With the feet it’s like a Billy Wilder meets Lynch moment or something.

I loved all of the shots throughout the film of her feet actually and the spider crawling up. And you’re kind of this spider working his way into their lives.
Yes I am! Yes it is, right now! The spider found a home.

So what is the experience like of working with Director Park?
I just adore him. I really do, I think he’s amazing. I love Oldboy from back in the day, so I knew that this is a proper filmmaker with great repute and wonderful respect for his actors and the material. But I think that’s what’s so funny about him, a lot of the films he’s made have such incredible violence but actually he himself is so peaceful and charming and super intelligent and fastidious and exacting. So yeah, there was no problem. We had a translator too so there wasn’t even a problem with communication. It was fairly seamless really and I really zone out listening to him speak Korean, I find it incredibly soothing so he kept us quite relaxed with that on set really.
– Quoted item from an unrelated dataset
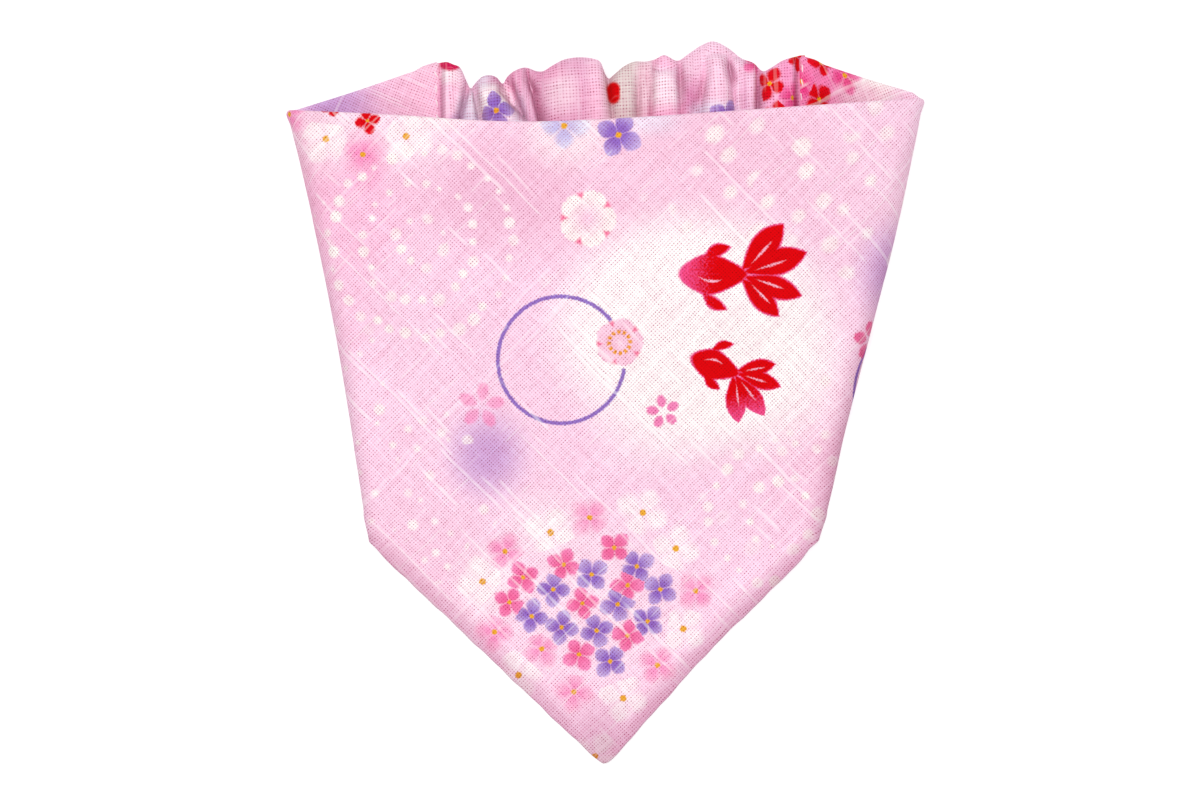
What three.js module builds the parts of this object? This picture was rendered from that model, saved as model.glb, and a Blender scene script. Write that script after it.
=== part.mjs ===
// Pet bandana with a gathered elastic band, lying on its back.
// A square of cloth is folded on its diagonal into a double triangle. The fold is the neckline.
// The triangle's two wings turn behind along soft side folds, and a gathered tube of the same cloth
// joins their ends, so that the neckline and the tube close a loop for the neck.
// Millimetres. X runs across the front, Y from the point up to the neckline, Z up from the surface.
import * as THREE from "three";

// Driving sizes
const clothThickness = 1.7; // two layers, with the air and the seam allowances between them
const endThickness = 2.6; // the wing's end, where it holds the tube's mouth
const endFlare = 0.12; // the share of a wing over which it thickens towards its end
const wingRest = 0.29; // the share of a wing that rests flat, beside its side fold
const wingDrop = 1.2; // how much lower the lower corner of a wing's end lies than the upper one
const tipRound = 0.012; // how round the point is, as a share of the lower edge
const cornerRound = 0.9; // how far the lower end of a side fold is rounded off
const archPower = 2.5; // how flat the front is across its middle
const bandMiddle = 6.2; // the height of the elastic's line, and of the wings' ends
const bandRoundness = 0.86; // below 1 the tube's section is fuller than an ellipse
const gatherPower = 2.2; // how round a gather's crest is

// How finely each stretch is cut up
const steps = { wing: 7, roll: 4, front: 30, down: 26, around: 28 };
const gatherStep = 1.5; // the longest step along the tube

// Corners of the mid surface of the cloth in plan, for each side
const sides = {
  left: { inward: 1, neck: [-69.2, 62.5], hem: [-51.2, -31.6], endNeck: [-36.1, 73.3], endHem: [-35.8, 40.6] },
  right: { inward: -1, neck: [69.2, 65.1], hem: [46.6, -31.2], endNeck: [42.6, 74.9], endHem: [42.4, 45.6] },
};
const point = [0.3, -80.2]; // where the two lower edges would meet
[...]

When you’re playing someone like Uncle Charlie, do you feel like you need to find a way to relate to him? Or do you find a way to get to the core of who he is and just understand more of his motives?
I don’t ask that question to myself but I think there are parts where you go, I don’t have to think about that, I get that. And then there are obviously bits where you have to use your imagination when you’re playing a sociopath but it has to be back up with a kind of psychological truth as well. I give myself quite a hard time as a an actor but not too much on this job, which was good.